Date Published: March 25, 2018
Publisher: John Wiley and Sons Inc.
Author(s): Luigi Fontana, Sharon E. Mitchell, Boshi Wang, Valeria Tosti, Thijmen van Vliet, Nicola Veronese, Beatrice Bertozzi, Dayna S. Early, Parcival Maissan, John R. Speakman, Marco Demaria.
Calorie restriction (CR) is an effective strategy to delay the onset and progression of aging phenotypes in a variety of organisms. Several molecular players are involved in the anti‐aging effects of CR, but mechanisms of regulation are poorly understood. Cellular senescence—a cellular state of irreversible growth arrest—is considered a basic mechanism of aging. Senescent cells accumulate with age and promote a number of age‐related pathologies. Whether environmental conditions such as diet affect the accumulation of cellular senescence with age is still unclear. Here, we show that a number of classical transcriptomic markers of senescent cells are reduced in adult but relatively young mice under CR. Moreover, we demonstrate that such senescence markers are not induced in the colon of middle‐age human volunteers under CR in comparison with age‐matched volunteers consuming normal Western diets.

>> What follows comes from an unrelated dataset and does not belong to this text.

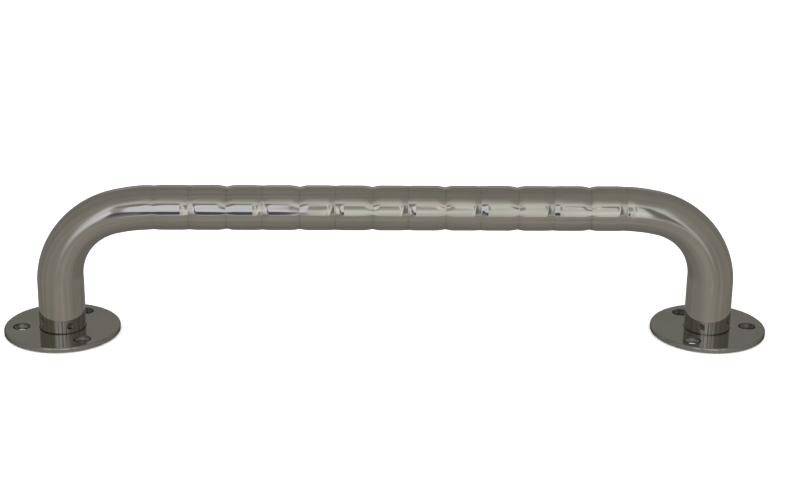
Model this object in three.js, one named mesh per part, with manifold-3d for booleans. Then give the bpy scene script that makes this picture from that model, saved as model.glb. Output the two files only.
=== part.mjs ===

Our data support the idea that the improvement in health span observed in different organisms under CR might be partly due to a reduction in the number of senescent cells.
Human lifespan and health span have risen significantly in recent decades (Vaupel, 2010). Yet, aging is a progressive and generalized deterioration of the functional capacities of an organism which strongly contributes to tissue failure. Accordingly, age is one of the largest single risk factors for developing diseases, from neurodegeneration to cancer. The effects of aging are largely influenced by genetic and environmental conditions. While genetic manipulations of model organisms have set important milestones for the understanding of the aging process, calorie restriction (CR) is a well‐established nongenetic approach able to improve health span and lifespan in different organisms (Finkel, 2015). However, the precise mechanisms by which CR improves health are not fully understood (Speakman & Mitchell, 2011; Fontana & Partridge, 2015).